Au-delà des couleurs, Thomas Ott a dû aussi trouver une dramaturgie pour éviter de faire juste un livre avec "des images qui se suivent, comme des diapos que l’on montre à ses copains après un voyage à Ibiza". Il a ainsi choisi d’alterner les séquences diurnes et nocturnes, en s’inspirant des films qui l’ont fascinés, comme Lost Highway de David Lynch. Tous les dessins ont été réalisés après son voyage.

"J’avais amené plein de trucs pour dessiner, même une petite chaise de trois pieds, du carton, mais je me suis rendu compte au fil du voyage que l’on n’a pas le temps de tout voir. C’est quand même 4000 km… Pour rassembler le maximum d’images, c’est plus facile de juste photographier. M’asseoir dans un coin, faire un bon dessin, ça me prend une heure, peut-être deux. J’étais stressé: je me disais que, dans le coin prochain, il y aurait quelque chose de meilleur qu’à l’endroit où j’étais."

Conduit par un de ses amis, il a pu se concentrer sur ce qu'il voyait en écoutant Carl Perkins, la bande originale d’Easy Rider ou encore Ghost Rider d’Alan Vega, le meilleur morceau selon lui pour traverser la Route 66. Impossible d’éviter les idées reçues lors de ce voyage: "C’est un voyage de clichés, de nostalgie", confie-t-il. Pour éviter malgré tout "le piège de la répétition", il s’est "poussé à trouver des angles particuliers".

"Evidemment, j’ai fait les photos qu’on trouve sur tous les guides de touristes", précise-t-il, avant d'ajouter: "Je ne sais pas si j’ai réussi, mais, pour moi, il était important de mélanger la vie personnelle avec des [éléments emblématiques], comme des hommages à ce que l’on connaît".

Le Canyon de Chelly en Arizona
Le Canyon de Chelly en Arizona © Louis Vuitton - Thomas Ott

Elvis est encore en vie

Pour représenter cette Amérique qui l’a tant fait rêver, il a utilisé comme à son habitude des cartes à gratter. Chaque dessin est composé d’une multitude de traits. Un véritable travail de titan, comme le suggère une image représentant le Canyon de Chelly en Arizona:

"C’est des couches que je fais. Ma façon de dessiner, c’est presque comme sculpter", indique-t-il.

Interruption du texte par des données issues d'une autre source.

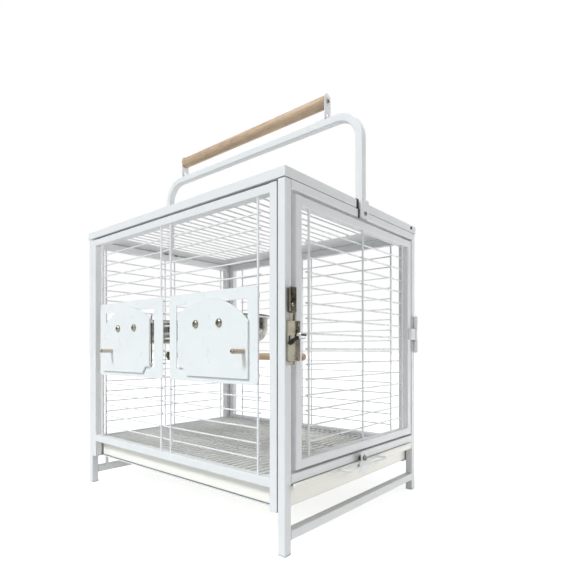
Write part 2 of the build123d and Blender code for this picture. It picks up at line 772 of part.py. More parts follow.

Si le travail apparaît monumental, le dessin original est en réalité de petite taille. Thomas Ott préfère travailler sur ce type de format: "Je suis assez pénible, je suis un Suisse", s’amuse-t-il, avant d’ajouter plus sérieusement: "Plus l’original est grand, plus je passe de temps pour faire un truc simple. Quand je travaille plus petit, je reste plus expressif."

Dans son carnet de voyage, on trouve de tout: des néons (le dessin donne l’impression qu’ils brillent réellement), des motels, des diners… "J’ai beaucoup aimé ce diner", dit-il en désignant une image où un Elvis déjeune dans ces antres typiquement américains. "Il n’avait rien de spécial, mais il était comme à l’époque. Sur la Route 66, il y a partout des endroits pour les touristes, des drapeaux, Elvis… Pas là. Les gens de la ville venaient juste y manger."

Dans la réalité, il n’y avait pas d’Elvis dans ce diner. Thomas Ott se ravise soudain: "On ne peut pas dire si c’est lui ou pas. Il est encore vivant! Tu croyais qu’il était mort?" Evidemment qu’Elvis n’est pas mort: "On est dans l’Ouest, ici. Quand la légende dépasse la réalité, on publie la légende."

Louis Vuitton Travel Book Route 66, illustré par Thomas Ott, 45 euros. 

Exposition Thomas Ott - Route 66. Jusqu'au 15 septembre. La Galerie Martel est ouverte du mardi au samedi et 14h30 à 19 heures. Adresse: 17 rue Martel, 10e. Entrée libre.